Scientists Accidentally Created Material for Superfast Computer Chips
Chemists say their new semiconductor could cut processing speeds to femtoseconds, but there's a catch.
Chemists accidentally invented an unusual new material that could make the next generation of computer chips much faster.
The material is a molecule made of rhenium, selenium, and chlorine, and its called Re6Se8Cl2. Its inventors say that a computer chip made with Re6Se8Cl2 could transfer information twice as fast as one made with silicon. And surprisingly, that’s because it slows electrons down instead of speeding them up.
Columbia University chemist Jack Tulyag and his colleagues published their work in the journal Science.
Electrons and Phonons and Polarons, Oh My!
When Tulyag and his colleagues brought their weird new molecule into chemist Xavier Roy’s lab, they weren’t expecting it to do very much. They just wanted to test the resolution of the Roy Lab’s new microscope on it. But Re6Se8Cl2 surprised everyone by conducting electricity – in fact, its ability to conduct electricity was somewhere between that of a copper wire and an insulator like rubber. The material was, in other words, what physicists call a semiconductor: the backbone of modern electronics.
The best-known semiconductor today is silicon, the 14th element on the periodic table. If you connect a sliver of silicon to an electric current and then peer deep inside it (using your magic subatomic vision, as one does), you’ll see atoms vibrating slightly. All matter does this all the time; it’s what creates heat. And as you watch, you can see all that vibration spawning strange, tiny particles called phonons.
You may be more familiar with photons, the tiny wavelike particles (or are they particle-like waves? spoiler alert: they’re both at once because physics is deeply weird that way) that carry the energy in light. Phonons are like photons, except they carry heat, or “vibrational mechanical energy.”

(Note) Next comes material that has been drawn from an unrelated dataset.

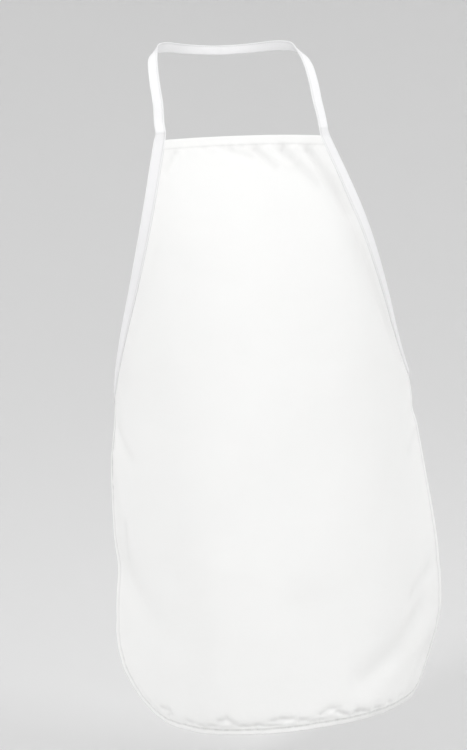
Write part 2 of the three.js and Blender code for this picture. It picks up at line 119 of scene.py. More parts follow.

Let’s get back to our silicon sample because things are happening in there. Electrons are zipping around at mind-boggling speed, as electrons do; after all, electricity is just electrons moving through a material. So it looks like silicon should be conducting electricity super-fast. But when an electron bumps into a photon, it bounces off, pinging wildly in a new direction. All of those scattered, bouncing electrons are moving very fast, but they’re also covering a lot more distance, so it takes them longer than you’d expect to get from point A to point B.
And that’s why Re6Se8Cl2 is such a big deal. Electrons move more slowly through it, so when they bump into phonons, they don’t bounce off — they stick. Together, the electron and the phonon form a new particle called an “acoustic exciton-polaron,” or just a polaron for short. Polarons don’t move as fast through Re6Se8Cl2 as electrons move through silicon — but they take a more direct path, so they get from point A to point B twice as quickly.
Wait, Not So Fast!
Technically, computer chips made with Re6Se8Cl2 could have processing speeds in the femtoseconds, which is about a million times faster than the nanosecond speeds of today’s processors – but there’s a very big catch.
Rhenium, a key ingredient in Re6Se8Cl2, is one of the rarest elements on Earth. Making computer chips out of it is always going to be much too expensive to even think about. But Tulyag and his colleagues say they’ve learned enough from Re6Se8Cl2 and its unusual properties to go looking for other materials that could do the same thing – in much more reasonable quantities.
“There’s a whole family of two-dimensional semiconductor materials out there with properties favorable for acoustic polaron formation,” says Columbia University chemist Milan Delor, senior author of the recent study, in a statement (a two-dimensional semiconductor is one that can be peeled into atom-thin sheets and layered with other materials).